- _Task_:
Return exactly and only these lines: the first of the listing through the one containing "two upright side".

Scripts that build objects:
┄┄┄┄┄┄┄┄┄┄┄┄┄┄┄┄┄┄┄┄
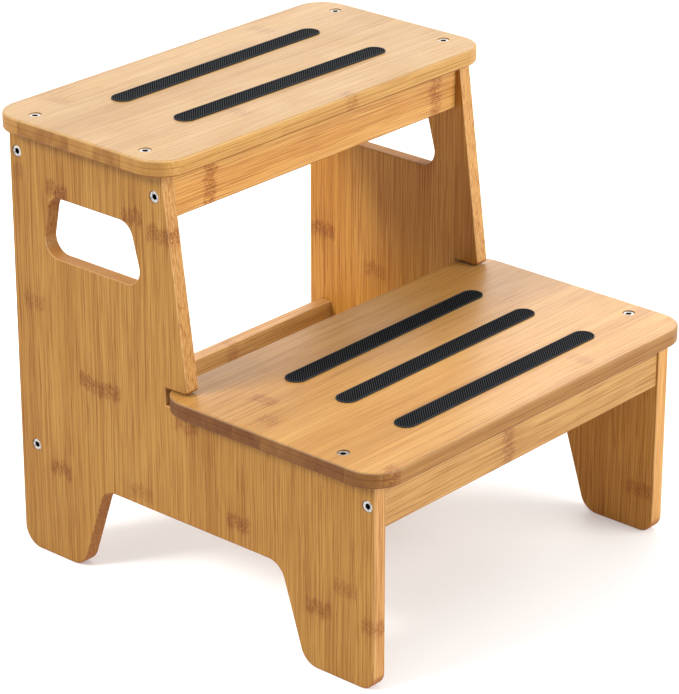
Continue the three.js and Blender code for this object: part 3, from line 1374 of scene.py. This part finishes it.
@dataclass
class SidePanels(Boards):
    """The two upright side panels, each one board with feet, a shoulder, a notch and a handle hole."""

    slot = "panel_bamboo"
    thickness: float = 12 * MM
    edge_round: float = 1 * MM
    top_front: float = 153.8 * MM
    tip_front: float = 175.7 * MM
    tip_radius: float = 3 * MM
    arch_height: float = 72.2 * MM
    rear_foot: Between = (62.9 * MM, 87.7 * MM)
    front_foot: Between = (286.5 * MM, 263.4 * MM)
    foot_radius: float = 16 * MM
    toe_radius: float = 12 * MM
    shoulder: float = 161.2 * MM
    notch_rear: float = 153.3 * MM
    notch_top: float = 175.2 * MM
    handle_levels: Between = (245.8 * MM, 293.4 * MM)
    handle_rear: Between = (31.3 * MM, 40.6 * MM)
    handle_front: Between = (133.8 * MM, 121 * MM)
    handle_radius: float = 13 * MM

    def outline(self, length: float, height: float) -> list[Corner]:
        """The panel's corners, from the rear foot counter-clockwise.

        Args:
            length: How far forward the panel reaches.
            height: Its height.

        Returns:
            The corners in (forward, height).
        """
        radius = self.foot_radius
        return [
            Corner(0, 0, radius),
            Corner(self.rear_foot[0], 0, radius),
            Corner(self.rear_foot[1], self.arch_height, radius),
            Corner(self.front_foot[1], self.arch_height, radius),
            Corner(self.front_foot[0], 0, radius),
            Corner(length, 0, self.toe_radius),
            Corner(length, self.shoulder),
            Corner(self.notch_rear, self.shoulder),
            Corner(self.notch_rear, self.notch_top),
            Corner(self.tip_front, self.notch_top, self.tip_radius),
            Corner(self.top_front, height),
            Corner(0, height),
        ]

    def handle(self) -> list[Corner]:
        """The handle hole's corners.

        Returns:
            The corners in (forward, height), clockwise.
        """
        low, high = self.handle_levels
        places = ((self.handle_rear[0], low), (self.handle_rear[1], high),
                  (self.handle_front[1], high), (self.handle_front[0], low))
        return [Corner(forward, height, self.handle_radius) for forward, height in places]

    def blank(self, node: str) -> tuple[Solid, Matrix]:
        """Cuts a panel to its outline.

        Args:
            node: The CAD panel.

        Returns:
            The panel, lying flat, and the placing that stands it up.
        """
        low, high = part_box(node)
        size = high - low
        outlines = [
            rounded_outline(self.outline(size.y, size.z), self.arc_steps),
            rounded_outline(self.handle(), self.arc_steps),
        ]
        levels = rounded_levels(self.thickness, self.edge_round, self.edge_steps)
        standing = Matrix(((0, 0, 1, low.x), (-1, 0, 0, high.y), (0, 1, 0, low.z), (0, 0, 0, 1)))
        return solid_from_levels(outlines, levels), standing

    def belongs(self, node: str, screw: str) -> bool:
        """Whether a screw goes into a panel: every screw on its side does."""
        return node.split("_")[0] in screw

    def finish(self, name: str, node: str, look: BoardLook) -> BambooFinish:
        """A panel's bamboo, with its knuckles given as (forward, height, width, strength).

        Args:
            name: The finish's name.
            node: The CAD panel.
            look: The panel's look.

        Returns:
            The finish.
        """
        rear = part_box(node)[1].y
        knuckles = tuple(Knuckle(z * MM, rear - u * MM, w * MM, k) for u, z, w, k in look.knuckles)
        return BambooFinish(name, Grain.UPRIGHT, look.seed, look.tones, knuckles)


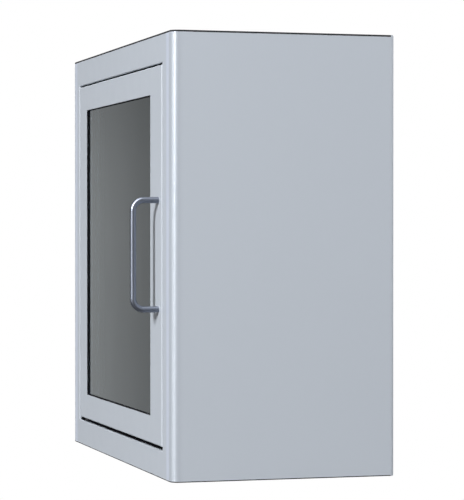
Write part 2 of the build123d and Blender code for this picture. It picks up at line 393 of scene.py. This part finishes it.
┄┄┄┄┄┄┄┄┄┄┄┄┄┄┄┄┄┄┄┄
- _Result for this task_:
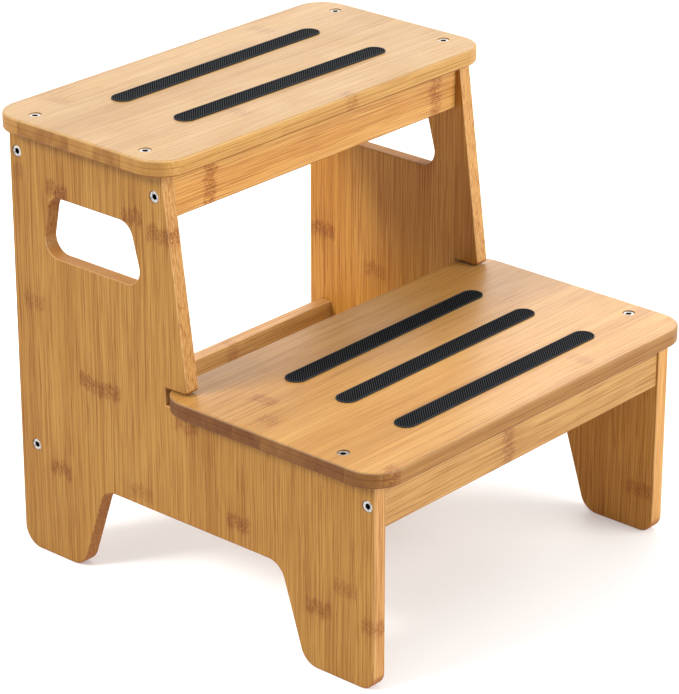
Continue the three.js and Blender code for this object: part 3, from line 1374 of scene.py. This part finishes it.
@dataclass
class SidePanels(Boards):
    """The two upright side panels, each one board with feet, a shoulder, a notch and a handle hole."""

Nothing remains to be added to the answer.